### Data shown
>>

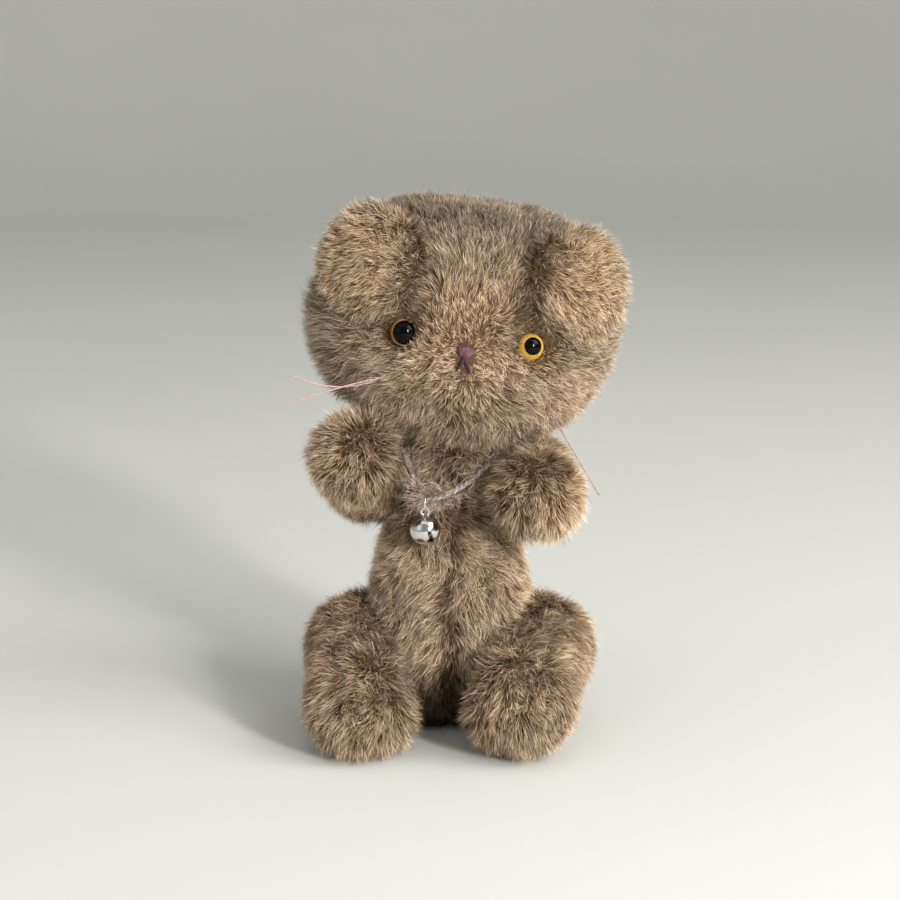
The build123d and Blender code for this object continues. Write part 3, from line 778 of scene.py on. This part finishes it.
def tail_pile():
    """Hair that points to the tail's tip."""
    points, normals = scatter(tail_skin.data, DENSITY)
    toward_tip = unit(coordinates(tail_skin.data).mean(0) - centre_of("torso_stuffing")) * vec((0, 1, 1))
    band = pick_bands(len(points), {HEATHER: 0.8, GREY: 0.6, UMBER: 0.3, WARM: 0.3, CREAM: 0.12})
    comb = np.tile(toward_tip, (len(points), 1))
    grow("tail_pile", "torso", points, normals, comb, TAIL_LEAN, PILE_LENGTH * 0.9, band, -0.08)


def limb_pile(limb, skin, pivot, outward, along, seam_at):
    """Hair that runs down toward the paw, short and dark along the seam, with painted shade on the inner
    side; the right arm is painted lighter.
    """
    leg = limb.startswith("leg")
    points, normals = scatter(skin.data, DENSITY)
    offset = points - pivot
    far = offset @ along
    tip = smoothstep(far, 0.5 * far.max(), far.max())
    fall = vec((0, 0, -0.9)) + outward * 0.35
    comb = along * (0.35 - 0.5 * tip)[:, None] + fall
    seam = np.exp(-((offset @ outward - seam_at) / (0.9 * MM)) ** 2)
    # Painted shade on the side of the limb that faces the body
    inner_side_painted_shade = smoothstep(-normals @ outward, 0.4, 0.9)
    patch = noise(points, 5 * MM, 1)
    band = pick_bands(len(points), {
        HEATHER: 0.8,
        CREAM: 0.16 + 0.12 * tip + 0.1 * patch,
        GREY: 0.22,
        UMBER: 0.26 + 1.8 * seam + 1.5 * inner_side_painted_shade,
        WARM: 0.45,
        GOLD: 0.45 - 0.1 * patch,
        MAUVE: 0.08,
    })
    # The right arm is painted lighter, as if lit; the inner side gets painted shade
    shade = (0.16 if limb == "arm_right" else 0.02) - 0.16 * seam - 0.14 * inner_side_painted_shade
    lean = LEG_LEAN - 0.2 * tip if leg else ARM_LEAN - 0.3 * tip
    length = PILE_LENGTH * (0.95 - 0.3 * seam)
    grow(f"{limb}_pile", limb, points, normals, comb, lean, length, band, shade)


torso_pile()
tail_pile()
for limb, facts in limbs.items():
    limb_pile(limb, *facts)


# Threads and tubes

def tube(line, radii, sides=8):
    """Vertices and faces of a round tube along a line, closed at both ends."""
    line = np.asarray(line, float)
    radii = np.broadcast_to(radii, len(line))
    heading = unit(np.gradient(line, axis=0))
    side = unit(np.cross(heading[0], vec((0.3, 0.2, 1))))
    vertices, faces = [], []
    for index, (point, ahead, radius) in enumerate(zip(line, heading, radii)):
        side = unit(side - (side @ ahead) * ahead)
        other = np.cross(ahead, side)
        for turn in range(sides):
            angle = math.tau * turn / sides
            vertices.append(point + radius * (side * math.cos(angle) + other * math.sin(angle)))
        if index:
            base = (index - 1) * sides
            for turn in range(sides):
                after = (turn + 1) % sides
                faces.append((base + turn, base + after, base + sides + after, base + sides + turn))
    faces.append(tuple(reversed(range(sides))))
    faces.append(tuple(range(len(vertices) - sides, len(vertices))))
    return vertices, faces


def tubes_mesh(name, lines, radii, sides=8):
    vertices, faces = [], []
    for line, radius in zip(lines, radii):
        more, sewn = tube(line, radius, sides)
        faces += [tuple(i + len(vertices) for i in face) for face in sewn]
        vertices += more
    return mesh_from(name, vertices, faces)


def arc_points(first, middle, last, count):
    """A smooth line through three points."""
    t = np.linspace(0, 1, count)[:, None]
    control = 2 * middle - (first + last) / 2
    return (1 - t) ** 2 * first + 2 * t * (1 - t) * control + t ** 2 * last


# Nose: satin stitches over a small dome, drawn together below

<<

### Goal
From the data above, extract every line in its exact form.

### Reply to the task
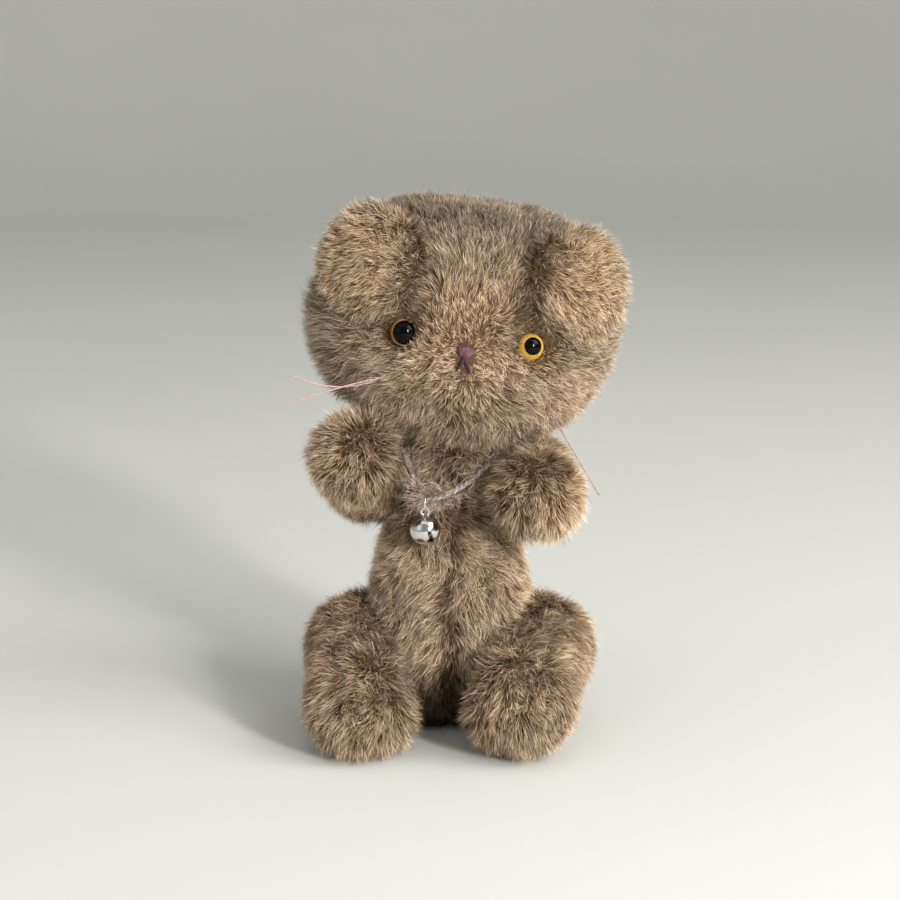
The build123d and Blender code for this object continues. Write part 3, from line 778 of scene.py on. This part finishes it.
def tail_pile():
    """Hair that points to the tail's tip."""
    points, normals = scatter(tail_skin.data, DENSITY)
    toward_tip = unit(coordinates(tail_skin.data).mean(0) - centre_of("torso_stuffing")) * vec((0, 1, 1))
    band = pick_bands(len(points), {HEATHER: 0.8, GREY: 0.6, UMBER: 0.3, WARM: 0.3, CREAM: 0.12})
    comb = np.tile(toward_tip, (len(points), 1))
    grow("tail_pile", "torso", points, normals, comb, TAIL_LEAN, PILE_LENGTH * 0.9, band, -0.08)


def limb_pile(limb, skin, pivot, outward, along, seam_at):
    """Hair that runs down toward the paw, short and dark along the seam, with painted shade on the inner
    side; the right arm is painted lighter.
    """
    leg = limb.startswith("leg")
    points, normals = scatter(skin.data, DENSITY)
    offset = points - pivot
    far = offset @ along
    tip = smoothstep(far, 0.5 * far.max(), far.max())
    fall = vec((0, 0, -0.9)) + outward * 0.35
    comb = along * (0.35 - 0.5 * tip)[:, None] + fall
    seam = np.exp(-((offset @ outward - seam_at) / (0.9 * MM)) ** 2)
    # Painted shade on the side of the limb that faces the body
    inner_side_painted_shade = smoothstep(-normals @ outward, 0.4, 0.9)
    patch = noise(points, 5 * MM, 1)
    band = pick_bands(len(points), {
        HEATHER: 0.8,
        CREAM: 0.16 + 0.12 * tip + 0.1 * patch,
        GREY: 0.22,
        UMBER: 0.26 + 1.8 * seam + 1.5 * inner_side_painted_shade,
        WARM: 0.45,
        GOLD: 0.45 - 0.1 * patch,
        MAUVE: 0.08,
    })
    # The right arm is painted lighter, as if lit; the inner side gets painted shade
    shade = (0.16 if limb == "arm_right" else 0.02) - 0.16 * seam - 0.14 * inner_side_painted_shade
    lean = LEG_LEAN - 0.2 * tip if leg else ARM_LEAN - 0.3 * tip
    length = PILE_LENGTH * (0.95 - 0.3 * seam)
    grow(f"{limb}_pile", limb, points, normals, comb, lean, length, band, shade)


torso_pile()
tail_pile()
for limb, facts in limbs.items():
    limb_pile(limb, *facts)


# Threads and tubes

def tube(line, radii, sides=8):
    """Vertices and faces of a round tube along a line, closed at both ends."""
    line = np.asarray(line, float)
    radii = np.broadcast_to(radii, len(line))
    heading = unit(np.gradient(line, axis=0))
    side = unit(np.cross(heading[0], vec((0.3, 0.2, 1))))
    vertices, faces = [], []
    for index, (point, ahead, radius) in enumerate(zip(line, heading, radii)):
        side = unit(side - (side @ ahead) * ahead)
        other = np.cross(ahead, side)
        for turn in range(sides):
            angle = math.tau * turn / sides
            vertices.append(point + radius * (side * math.cos(angle) + other * math.sin(angle)))
        if index:
            base = (index - 1) * sides
            for turn in range(sides):
                after = (turn + 1) % sides
                faces.append((base + turn, base + after, base + sides + after, base + sides + turn))
    faces.append(tuple(reversed(range(sides))))
    faces.append(tuple(range(len(vertices) - sides, len(vertices))))
    return vertices, faces


def tubes_mesh(name, lines, radii, sides=8):
    vertices, faces = [], []
    for line, radius in zip(lines, radii):
        more, sewn = tube(line, radius, sides)
        faces += [tuple(i + len(vertices) for i in face) for face in sewn]
        vertices += more
    return mesh_from(name, vertices, faces)


def arc_points(first, middle, last, count):
    """A smooth line through three points."""
    t = np.linspace(0, 1, count)[:, None]
    control = 2 * middle - (first + last) / 2
    return (1 - t) ** 2 * first + 2 * t * (1 - t) * control + t ** 2 * last


# Nose: satin stitches over a small dome, drawn together below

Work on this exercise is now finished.